[start]
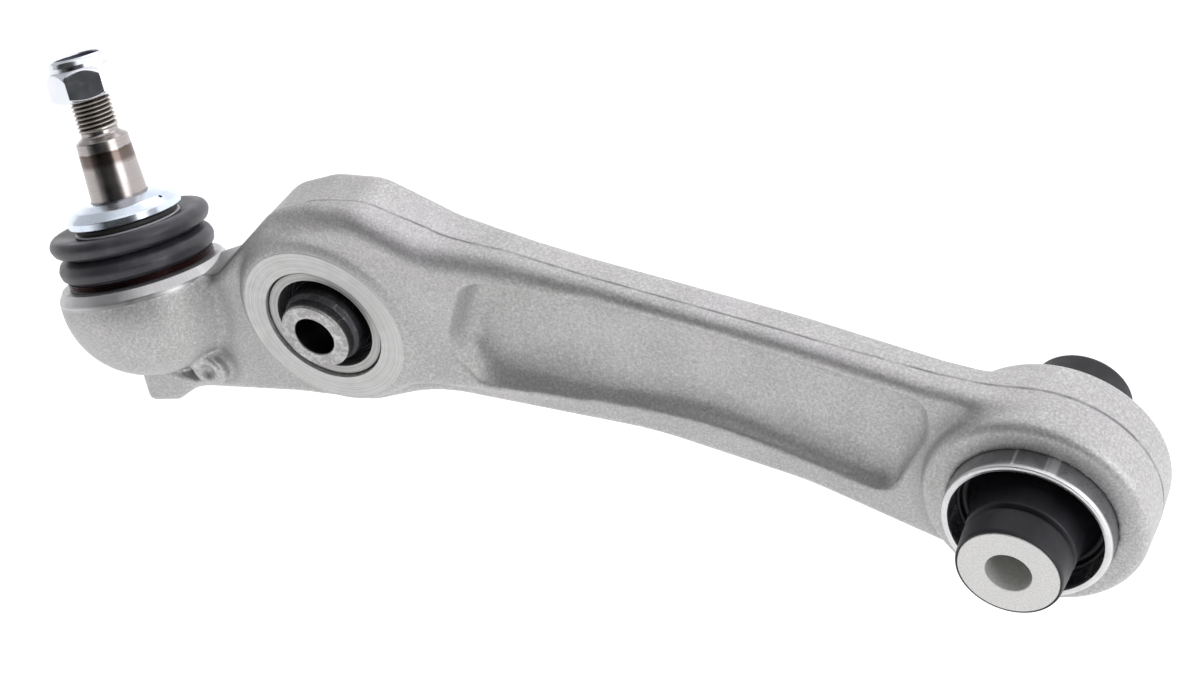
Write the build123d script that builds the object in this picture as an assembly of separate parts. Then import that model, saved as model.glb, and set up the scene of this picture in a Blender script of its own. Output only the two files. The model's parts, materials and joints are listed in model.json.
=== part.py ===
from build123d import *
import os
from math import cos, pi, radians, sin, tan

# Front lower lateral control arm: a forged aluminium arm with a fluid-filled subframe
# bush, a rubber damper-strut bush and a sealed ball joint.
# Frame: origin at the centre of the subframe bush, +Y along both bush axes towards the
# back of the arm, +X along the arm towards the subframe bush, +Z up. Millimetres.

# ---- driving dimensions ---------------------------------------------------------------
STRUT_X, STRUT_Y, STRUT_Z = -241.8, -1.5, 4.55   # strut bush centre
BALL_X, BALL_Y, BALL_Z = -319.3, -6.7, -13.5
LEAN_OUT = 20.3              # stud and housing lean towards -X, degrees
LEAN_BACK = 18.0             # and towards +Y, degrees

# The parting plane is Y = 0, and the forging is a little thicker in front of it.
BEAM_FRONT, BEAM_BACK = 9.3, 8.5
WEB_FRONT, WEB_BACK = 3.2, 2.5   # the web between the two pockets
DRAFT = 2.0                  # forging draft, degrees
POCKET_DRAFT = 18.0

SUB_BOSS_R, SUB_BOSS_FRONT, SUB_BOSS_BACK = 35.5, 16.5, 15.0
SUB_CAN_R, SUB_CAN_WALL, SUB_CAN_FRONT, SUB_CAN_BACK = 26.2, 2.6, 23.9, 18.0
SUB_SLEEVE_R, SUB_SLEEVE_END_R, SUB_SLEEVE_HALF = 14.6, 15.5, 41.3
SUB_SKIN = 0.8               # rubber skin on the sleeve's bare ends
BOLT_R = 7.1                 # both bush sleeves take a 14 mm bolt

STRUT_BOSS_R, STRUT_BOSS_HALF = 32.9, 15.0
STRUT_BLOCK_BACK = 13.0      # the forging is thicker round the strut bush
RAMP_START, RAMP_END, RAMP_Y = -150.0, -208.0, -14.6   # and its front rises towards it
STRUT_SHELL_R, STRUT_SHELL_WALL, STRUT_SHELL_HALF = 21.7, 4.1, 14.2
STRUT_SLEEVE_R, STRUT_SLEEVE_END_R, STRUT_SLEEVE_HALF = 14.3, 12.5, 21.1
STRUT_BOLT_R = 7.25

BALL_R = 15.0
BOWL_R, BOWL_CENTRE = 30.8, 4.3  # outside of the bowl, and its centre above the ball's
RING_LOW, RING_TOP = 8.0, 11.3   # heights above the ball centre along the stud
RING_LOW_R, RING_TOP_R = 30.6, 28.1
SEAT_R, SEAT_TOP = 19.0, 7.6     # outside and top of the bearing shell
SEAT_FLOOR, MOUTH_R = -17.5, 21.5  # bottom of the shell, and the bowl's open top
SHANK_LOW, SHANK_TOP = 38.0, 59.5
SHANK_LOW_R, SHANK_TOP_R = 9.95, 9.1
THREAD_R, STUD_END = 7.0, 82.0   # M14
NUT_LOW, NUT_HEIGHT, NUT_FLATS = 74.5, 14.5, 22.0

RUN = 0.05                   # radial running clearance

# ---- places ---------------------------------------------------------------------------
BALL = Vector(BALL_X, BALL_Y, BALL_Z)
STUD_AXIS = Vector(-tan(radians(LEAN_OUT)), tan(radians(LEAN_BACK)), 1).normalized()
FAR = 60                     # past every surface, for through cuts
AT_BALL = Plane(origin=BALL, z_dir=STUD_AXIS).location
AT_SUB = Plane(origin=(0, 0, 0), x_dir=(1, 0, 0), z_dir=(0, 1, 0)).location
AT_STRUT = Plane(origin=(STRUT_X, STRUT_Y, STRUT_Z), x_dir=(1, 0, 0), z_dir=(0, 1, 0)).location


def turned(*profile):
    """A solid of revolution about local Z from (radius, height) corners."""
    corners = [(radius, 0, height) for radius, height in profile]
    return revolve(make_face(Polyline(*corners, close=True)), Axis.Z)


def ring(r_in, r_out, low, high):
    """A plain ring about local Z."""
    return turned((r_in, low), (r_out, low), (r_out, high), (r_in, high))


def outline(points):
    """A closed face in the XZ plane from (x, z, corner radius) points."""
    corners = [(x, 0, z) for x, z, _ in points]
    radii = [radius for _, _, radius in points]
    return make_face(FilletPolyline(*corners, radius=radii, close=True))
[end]
Return exactly the lines that run from the top of the listing above to the line containing "from math import cos, pi, radians, sin, tan", please, keeping both end lines and leaving out everything else.

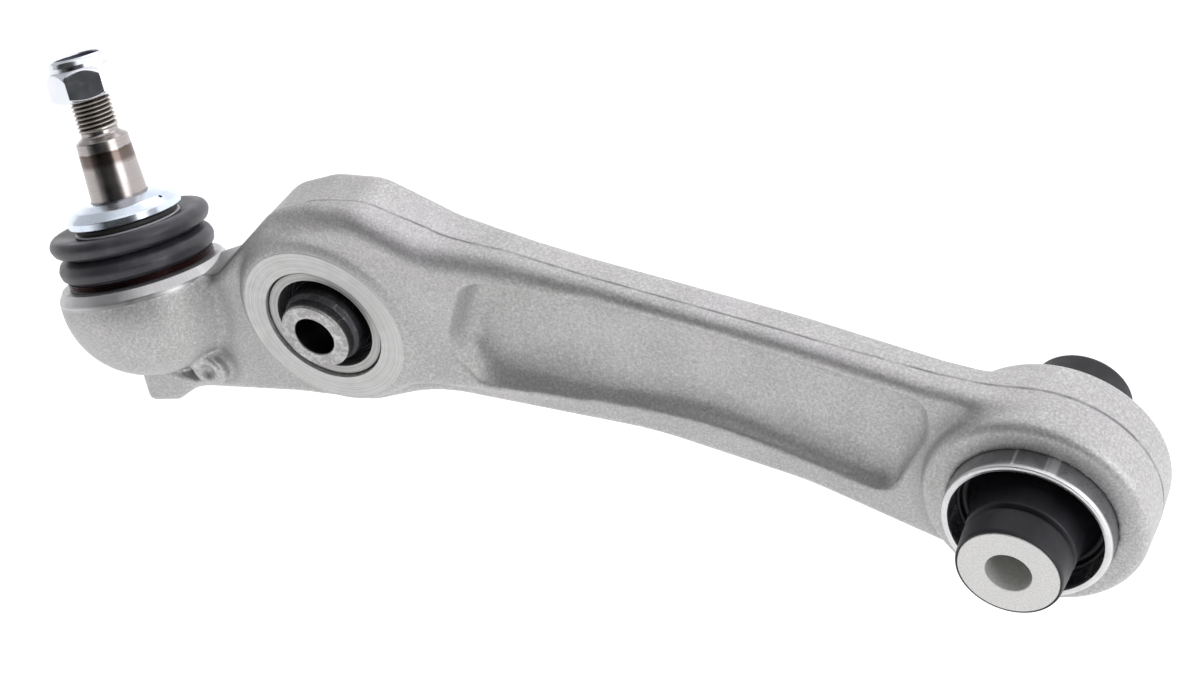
Write the build123d script that builds the object in this picture as an assembly of separate parts. Then import that model, saved as model.glb, and set up the scene of this picture in a Blender script of its own. Output only the two files. The model's parts, materials and joints are listed in model.json.
=== part.py ===
from build123d import *
import os
from math import cos, pi, radians, sin, tan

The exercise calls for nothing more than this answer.